There are many other things I wish I could have reminded you about to help you avoid problems, including:

  1. There is a possible need for more changes to fusing and or electrical switchgear protection if you end up with a smaller or more efficient chiller.
  2. Changing out wetted components (temperature sensors, flow switches, and differential pressure switches).
  3. Human factor considerations, like space in the room and clearances for maintenance.
  4. Review the maximum operating ambient for the new chiller’s control systems, and make sure you can maintain machine room temperatures (i.e., maybe it’s time to add more ventilation).
  5. What will you do with the old refrigerant?

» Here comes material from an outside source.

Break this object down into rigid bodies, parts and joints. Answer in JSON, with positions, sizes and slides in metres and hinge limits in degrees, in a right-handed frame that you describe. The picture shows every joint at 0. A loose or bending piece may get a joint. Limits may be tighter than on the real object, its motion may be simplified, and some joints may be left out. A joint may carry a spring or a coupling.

Sell it, clean it up, and store it for your use for other equipment you might have?
  6. The cooling tower likely needs to be inspected, and serious work needs to be done on fill, fans, motors, gearboxes, and water distribution systems.
  7. Noise levels that can be tolerated.
  8. Physical size and doorways, access areas for rigging.
  9. Refrigerant sensors.
  10. Vibration isolators (pads or springs?).
  11. Leakage pathways from the room to occupied areas (i.e., tightness of the room).
  12. Fire protection systems (existing heads, new sprinkler heads, locations).
  13. Emergency eyewashes for chemicals handled for water treatment.
  14. Air venting from the piping systems (is it adequate today?).
  15. Piping insulation (is it all in decent shape), uninsulated, makes for lots of corrosion.
  16. Make sure you buy start-up and training.

What Else Can I Do to Enhance My Chances for Success?

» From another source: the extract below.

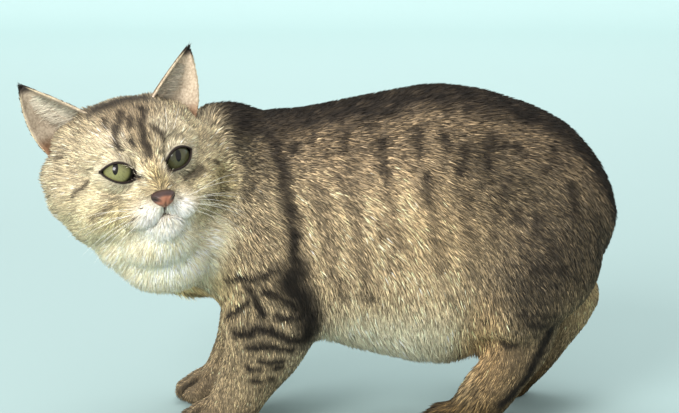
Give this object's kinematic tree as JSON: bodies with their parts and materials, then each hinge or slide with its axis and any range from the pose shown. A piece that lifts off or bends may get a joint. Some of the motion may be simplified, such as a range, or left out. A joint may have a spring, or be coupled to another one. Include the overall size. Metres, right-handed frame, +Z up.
{
  "type": "manx cat",
  "caption": "Tabby Manx cat standing in profile on four legs, life size, rounded tailless rump, head turned to its left, with cupped upright ears, lids, nose and mouth line.",
  "frame": {"origin": "bottom centre of the whole cat's bounding box, on the floor under the soles", "axes": "+X from the head's end to the rump, +Y to the cat's right, +Z up"},
  "size_m": [0.4142, 0.1952, 0.276],
  "materials": {
    "coat": "dense tabby fur, black bars on grizzled grey-brown, cream on the belly, throat and chin",
    "nose_leather": "bare brick-pink skin with a dark rim",
    "eye_gloss": "wet, clear cornea over an olive-green iris"
  },
  "bodies": {
    "root": {"head": "coat", "nose": "nose_leather", "eye_left": "eye_gloss", "eye_right": "eye_gloss", "ear_left": "coat", "ear_right": "coat", "neck": "coat", "chest": "coat", "abdomen": "coat", "croup": "coat", "thigh_left": "coat", "thigh_right": "coat", "foreleg_left": "coat", "foreleg_right": "coat", "forepaw_left": "coat", "forepaw_right": "coat", "hindleg_left": "coat", "hindleg_right": "coat", "hindpaw_left": "coat", "hindpaw_right": "coat"}
  },
  "joints": []
}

Get some basic project management infrastructure in place, such as task lists and Gantt charts. There are plenty of inexpensive and straightforward software choices out there today for accomplishing this. Remember, though, that it’s not about the software as much as knowing all the tasks, sequences, and timing. Plan on some startup time and unexpected troubleshooting as well.

Verify that all safety issues are addressed. These include a robust lockout tag-out process, PPE rules, emergency plans, refrigerant handling safety, rigging and lifting safety, and hot work welding and pipe cutting.

Most importantly, communicate a lot regularly. Nothing replaces job meetings at the site on at least a weekly basis. Make sure there’s an agenda and someone’s documenting the discussions occurring at every meeting. I recently attended a professional development course that discussed what can happen if you’re not careful regarding meeting minutes. There can be tremendous legal liability created with meeting minutes. Try to be the person who takes the lead and is in charge of them. Review minutes carefully and state that if someone disagrees, you need their comments in writing within a specific time frame, like 48 hours after their issuance.

Hopefully, there’s something here that puts you on a track for success and a project that is as pain-free as possible.